-- START OF WORKING DATA --
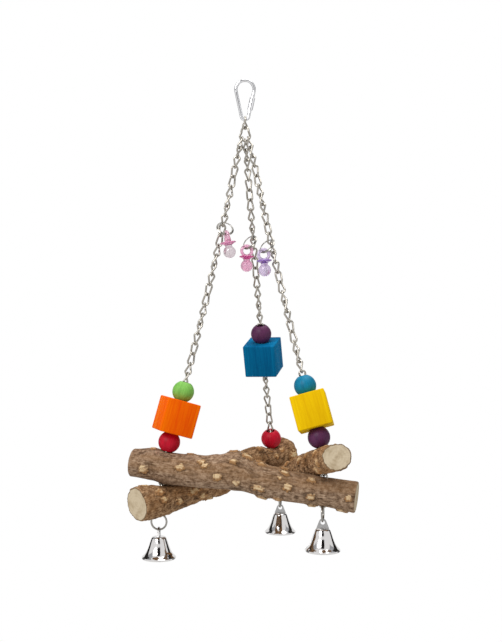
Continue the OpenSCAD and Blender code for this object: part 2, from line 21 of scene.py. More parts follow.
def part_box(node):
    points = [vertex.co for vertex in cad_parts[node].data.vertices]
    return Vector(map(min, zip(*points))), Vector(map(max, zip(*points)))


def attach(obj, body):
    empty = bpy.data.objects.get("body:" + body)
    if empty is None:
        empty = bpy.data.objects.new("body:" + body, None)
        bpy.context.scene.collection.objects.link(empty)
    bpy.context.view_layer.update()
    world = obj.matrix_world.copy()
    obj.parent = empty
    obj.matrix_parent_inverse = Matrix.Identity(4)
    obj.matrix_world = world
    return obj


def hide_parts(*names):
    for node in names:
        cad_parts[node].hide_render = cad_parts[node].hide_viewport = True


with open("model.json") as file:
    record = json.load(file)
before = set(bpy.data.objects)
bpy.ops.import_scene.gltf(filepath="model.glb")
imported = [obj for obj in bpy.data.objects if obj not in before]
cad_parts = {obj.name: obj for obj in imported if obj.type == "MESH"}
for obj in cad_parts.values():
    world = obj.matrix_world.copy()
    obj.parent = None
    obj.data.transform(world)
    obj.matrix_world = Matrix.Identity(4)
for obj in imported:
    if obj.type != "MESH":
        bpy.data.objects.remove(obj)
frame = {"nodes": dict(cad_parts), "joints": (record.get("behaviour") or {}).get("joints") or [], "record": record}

MM = 0.001
LOG = logging.getLogger("bird_perch")
OWN = "own"
# Sockets of a Mix node that mixes colours.
MIX_SHARE, MIX_FIRST, MIX_SECOND = 0, 6, 7
MIX_RESULT = 2
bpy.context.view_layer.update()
BODY_OF = {
    node: body
    for body, nodes in frame["record"]["behaviour"]["bodies"].items()
    for node in nodes
}

Point = tuple[float, float, float]


def linear(code: str) -> tuple[float, float, float, float]:
    """Turns an sRGB hex colour into linear light.

    Args:
        code: the colour as #RRGGBB.

    Returns:
        Linear red, green and blue, and an alpha of one.
    """
    parts = [int(code[i:i + 2], 16) / 255 for i in (1, 3, 5)]
    light = [p / 12.92 if p <= 0.04045 else ((p + 0.055) / 1.055) ** 2.4 for p in parts]
    return light[0], light[1], light[2], 1.0


def add_node(tree: bpy.types.NodeTree, kind: str, links: dict | None = None,
             stops: list | None = None, **settings: object) -> bpy.types.Node:
    """Adds a node with its settings and links.

    Args:
        tree: the node tree it goes in.
        kind: the node's type.
        links: for each input, by name or number, a socket to link or a value to set.
        stops: positions and colours of a colour ramp.
        **settings: properties of the node itself.

    Returns:
        The new node.
    """
    node = tree.nodes.new(kind)
    for name, value in settings.items():
        setattr(node, name, value)
    for name, value in (links or {}).items():
        if isinstance(value, bpy.types.NodeSocket):
            tree.links.new(value, node.inputs[name])
        else:
            node.inputs[name].default_value = value
    for i, (place, colour) in enumerate(stops or []):
        ramp = node.color_ramp.elements
        stop = ramp[i] if i < 2 else ramp.new(place)
        stop.position = place
        stop.color = colour
    return node


def new_material(name: str) -> tuple[bpy.types.Material, bpy.types.NodeTree, bpy.types.Node]:
    """Starts a material.

    Args:
        name: what the real material is.

    Returns:
        The material, its node tree and its surface shader.
    """
    material = bpy.data.materials.new(name)
    material.use_nodes = True
    tree = material.node_tree
    tree.nodes.clear()
    surface = add_node(tree, "ShaderNodeBsdfPrincipled")
    add_node(tree, "ShaderNodeOutputMaterial", {"Surface": surface.outputs[0]})
    return material, tree, surface


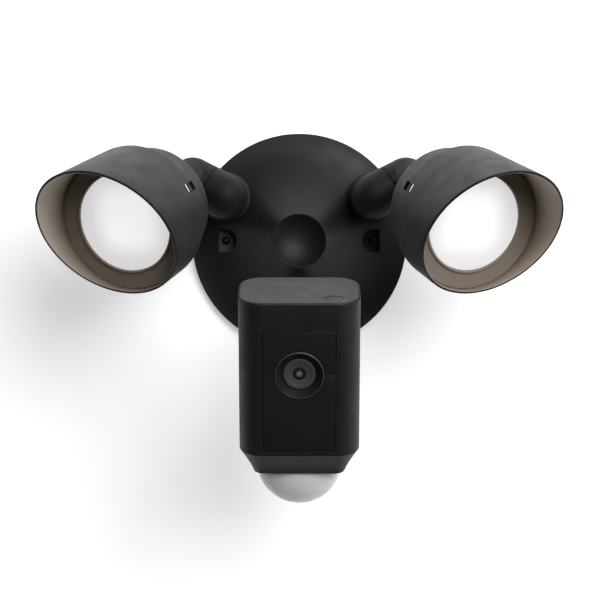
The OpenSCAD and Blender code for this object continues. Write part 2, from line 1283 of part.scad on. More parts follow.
module sensor_board() {
    lens_frame() {
        color("#1f5c3a")
            difference() {
                translate([-13, -13, 16.2])
                    cube([26, 26, 1.5]);
                for (x = [-10, 10])
                    translate([x, 10, 15])
                        cylinder(r = 1, h = 4);
            }
        color("#303338")
            translate([-5, -5, 17.7])
                cube([10, 10, 2]);
    }
    camera_frame() {
        color("#1f5c3a")
            translate([-12, 5, -26.1])
                cube([24, 1.2, 5.6]);
        color("#5a1d2c")
            for (x = [-9, -3, 3, 9])
                translate([x, 2, -23.2])
                    rotate([-90, 0, 0])
                        cylinder(r = 1.5, h = 3, $fn = 24);
    }
}

board_y = 24;

module main_board() {
    camera_frame() {
        color("#1f5c3a")
            translate([-26, board_y, -80])
                cube([52, 1.6, 72]);
        color("#26282b") {
            translate([-8, board_y + 1.6, -72])
                cube([16, 1.4, 14]);
            translate([-22, board_y - 1.2, -70])
                cube([12, 1.2, 12]);
            translate([8, board_y - 2.4, -76])
                cube([14, 2.4, 8]);
        }
        color("#1f5c3a")
            translate([button_x - 5, button_y - 3, -14])
                cube([10, board_y - button_y + 3, 1.2]);
        color("#d0d0cc")
            translate([button_x - 3, button_y - 3, -12.8])
                cube([6, 6, 3.4]);
    }
}

module speaker() {
    color("#2b2b2e")
        camera_frame()
            translate([0, 4, -68]) {
                rotate([-90, 0, 0])
                    cylinder(r = 13, h = 5);
                translate([0, 5, 0])
                    rotate([-90, 0, 0])
                        cylinder(r = 8, h = 5);
            }
}

module top_button() {
    color("#2f2f30")
        camera_frame()
            translate([button_x, button_y, 0])
                difference() {
                    union() {
                        translate([0, 0, -4.4])
                            cylinder(r = button_r, h = 4.3);
                        translate([0, 0, -4.4])
                            cylinder(r = button_flange_r, h = 1.5);
                        translate([0, 0, -8.4])
                            cylinder(r = 1.6, h = 4.2);
                    }
                    translate([0, 0, 15.2])
                        sphere(r = 16);
                }
}

// ------------------------------------------------------------ bottom bezel

bezel_inset = 7.8;
bezel_back_inset = 1;
bezel_curve = 1.2;
bezel_steps = 4;
bezel_foot = cam_h + bezel_h;
dome_rx = 23.4;
dome_ry = 15.5;
dome_rz = 24.4;
dome_y = (cam_d + bezel_inset - bezel_back_inset) / 2;

// Plan of the bezel at a share s of its height, from the top down
module cove_slice(s) {
    cove = 1 - pow(1 - s, bezel_curve);
    inset = bezel_inset * cove;
    back_inset = bezel_back_inset * cove;
    translate([0, (cam_d + inset - back_inset) / 2, -cam_h - s * bezel_h])
        linear_extrude(0.02)
            rounded_rect(cam_w - 2 * inset, cam_d - inset - back_inset, cam_corner - inset, $fn = 32);
}

module cove_solid() {
    for (i = [0:bezel_steps - 1])
        hull() {
            cove_slice(i / bezel_steps);
            cove_slice((i + 1) / bezel_steps);
        }
}

module oval(rx, ry, h) {
    scale([1, ry / rx, 1])
        cylinder(r = rx, h = h);
}

module oval_cut(rx, ry, h) {
    linear_extrude(h)
        polygon([for (a = [0:7.5:352.5]) [rx * cos(a), ry * sin(a)]]);
}

module bottom_bezel() {
    color("#262627")
        camera_frame()
            difference() {
                union() {
                    cove_solid();
                    translate([0, (cam_d + front_wall - shell) / 2, 0])
                        rounded_prism(
                            cam_w - 2 * shell - 0.4,
                            cam_d - shell - front_wall - 0.4,
                            cam_corner - shell - 0.2,
                            [[0, -cam_h], [0, 3 - cam_h]]
                        );
                }
                translate([0, dome_y, -bezel_foot + 2.6])
                    oval_cut(dome_rx + 1.1, dome_ry + 1.1, 20);
                translate([0, dome_y, -bezel_foot - 1])
                    oval_cut(dome_rx + 0.3, dome_ry + 0.3, 6);
            }
}

module ellipsoid(rx, ry, rz) {
    scale([1, ry / rx, rz / rx])
        sphere(r = rx, $fn = 48);
}

module pir_dome() {
    color("#b9b9bd")
        camera_frame()
            translate([0, dome_y, -bezel_foot])
                difference() {
                    union() {
                        intersection() {
                            ellipsoid(dome_rx, dome_ry, dome_rz);
                            translate([-30, -30, -30])
                                cube([60, 60, 30]);
                        }
                        oval(dome_rx, dome_ry, 2.7);
                        translate([0, 0, 2.6])
                            oval(dome_rx + 0.8, dome_ry + 0.8, 1);
                    }
                    intersection() {
                        ellipsoid(dome_rx - 1.4, dome_ry - 1.4, dome_rz - 1.4);
                        translate([-30, -30, -30])
                            cube([60, 60, 30]);
                    }
                    translate([0, 0, -0.01])
                        oval(dome_rx - 1.4, dome_ry - 1.4, 5);
                }
}

module pir_board() {
    camera_frame()
        translate([0, dome_y, -cam_h - 6]) {
            color("#1f5c3a")
                translate([-16, -10, 0])
                    cube([32, 20, 1.6]);
            color("#c4c6c8")
                translate([0, 0, -4])
                    cylinder(r = 4.6, h = 4);
        }
}

// ------------------------------------------------------------------ nodes

wall_gasket();
mounting_bracket();
bracket_inserts();
ground_screw();
power_board();
terminal_block();
canopy();
canopy_screws();
port_collars();
left_arm_elbow();
left_arm_nut();
left_pivot_tube();
left_knuckle();
left_lock_screw();
left_swivel_nut();
left_rear_cap();
left_heat_sink();
left_led_board();
left_reflector();
left_lens_gasket();
left_lens();
left_bezel();
left_hood();
left_lamp_screws();
right_arm_elbow();
right_arm_nut();
right_pivot_tube();
right_knuckle();
right_lock_screw();
right_swivel_nut();
right_rear_cap();
right_heat_sink();
right_led_board();
right_reflector();
right_lens_gasket();
right_lens();
right_bezel();
right_hood();
right_lamp_screws();
camera_stalk();
stalk_nut();
ball_liner();
clamp_ring();
back_cover();
housing_seal();
housing_screws();
camera_housing();
bottom_bezel();
pir_dome();
pir_board();
upper_window();
lower_window();
lens_ring();
lens_barrel();
lens_glass();
sensor_board();
main_board();
speaker();
top_button();
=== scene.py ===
"""Looks of a wall-mounted security camera with two floodlights.

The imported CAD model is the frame. Visible moulded parts are rebuilt here with
rounded edges and smooth curves in the same places; the internal parts keep
their CAD shape. Lengths below are millimetres in the part's own frame and are
turned into metres when a mesh is made.
"""

import json
from math import acos, atan2, cos, degrees, pi, radians, sin, sqrt, tan

import bmesh
import bpy
from mathutils import Matrix, Vector


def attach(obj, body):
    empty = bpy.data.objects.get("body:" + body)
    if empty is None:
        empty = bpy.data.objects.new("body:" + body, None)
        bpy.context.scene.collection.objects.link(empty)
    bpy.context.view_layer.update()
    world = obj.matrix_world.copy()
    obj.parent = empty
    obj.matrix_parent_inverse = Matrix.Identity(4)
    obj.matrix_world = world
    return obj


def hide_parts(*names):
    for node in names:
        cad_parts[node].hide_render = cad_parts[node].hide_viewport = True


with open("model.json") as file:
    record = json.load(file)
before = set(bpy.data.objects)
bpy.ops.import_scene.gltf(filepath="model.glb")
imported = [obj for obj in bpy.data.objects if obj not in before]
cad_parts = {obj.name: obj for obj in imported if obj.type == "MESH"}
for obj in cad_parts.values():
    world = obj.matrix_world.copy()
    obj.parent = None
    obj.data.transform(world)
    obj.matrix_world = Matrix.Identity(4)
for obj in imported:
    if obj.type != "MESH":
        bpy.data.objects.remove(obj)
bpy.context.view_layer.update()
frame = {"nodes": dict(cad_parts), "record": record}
MM = 0.001

# ------------------------------------------------------------------ places


def turn(axis, angle):
    return Matrix.Rotation(radians(angle), 4, axis)


def along(start, end):
    """Local z runs from start to end."""
    d = (end - start).normalized()
    heading, dip = degrees(atan2(d.y, d.x)), degrees(acos(d.z))
    return Matrix.Translation(start) @ turn("Z", heading) @ turn("Y", dip)


PORT_RADIUS = 51.5
PORT_ANGLE = 30.7
PORT_X = PORT_RADIUS * cos(radians(PORT_ANGLE))
PORT_Z = PORT_RADIUS * sin(radians(PORT_ANGLE))
PORTS = ((-PORT_X, PORT_Z), (PORT_X, PORT_Z), (0, -PORT_RADIUS))
BALL_DEPTH = 100.5
CAMERA_FRONT = 170
CAMERA_TOP = -32.9
CAMERA_TILT = 18

WALL = turn("X", 90)
LAMP = Matrix.Translation((-96.15, -115, 9.9)) @ turn("Z", -24.4) @ turn("X", 107.6)
CAMERA = Matrix.Translation((0, -CAMERA_FRONT, CAMERA_TOP)) @ turn("X", CAMERA_TILT)
LENS = CAMERA @ Matrix.Translation((0, 0, -40.5)) @ turn("X", -90)
ELBOW = Vector((-PORT_X, -45, PORT_Z))
KNUCKLE = LAMP @ Vector((0, 0, -85))
LINK = along(ELBOW, KNUCKLE)
LINK_LENGTH = (KNUCKLE - ELBOW).length
SEAM_AT = LINK_LENGTH / 2
CLAMP = LAMP @ Matrix.Translation((-3, 0, -85)) @ turn("X", 90)
ELBOW_PORT = WALL @ Matrix.Translation((-PORT_X, PORT_Z, 0))
STALK_PORT = WALL @ Matrix.Translation((0, -PORT_RADIUS, 0))
TILT_COS, TILT_SIN = cos(radians(CAMERA_TILT)), sin(radians(CAMERA_TILT))
BALL_BACK = (CAMERA_FRONT - BALL_DEPTH) * TILT_COS - (PORT_RADIUS + CAMERA_TOP) * TILT_SIN
BALL_UP = -(CAMERA_FRONT - BALL_DEPTH) * TILT_SIN - (PORT_RADIUS + CAMERA_TOP) * TILT_COS
SOCKET = CAMERA @ Matrix.Translation((0, BALL_BACK, BALL_UP)) @ turn("X", -90)
COVER = CAMERA @ Matrix.Translation((0, 0, -40)) @ turn("X", -90)

# ------------------------------------------------------------ mesh helpers


def rounded(points, radii, steps=5):
    """Closed outline with the corner at each point rounded by its radius."""
    out = []
    for i, (point, radius) in enumerate(zip(points, radii)):
        if not radius:
            out.append(tuple(point))
            continue
        corner = Vector(point)
        back = (Vector(points[i - 1]) - corner).normalized()
        ahead = (Vector(points[(i + 1) % len(points)]) - corner).normalized()
        reach = radius / tan(back.angle(ahead) / 2)
        start, end = corner + back * reach, corner + ahead * reach
        for k in range(steps + 1):
            s = k / steps
            out.append(tuple(start * (1 - s) ** 2 + corner * 2 * s * (1 - s) + end * s * s))
    return out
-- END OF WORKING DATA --
AIM: Say how many lines have the string "code" in them, offering no words beyond the number.

TASK RESULT: 5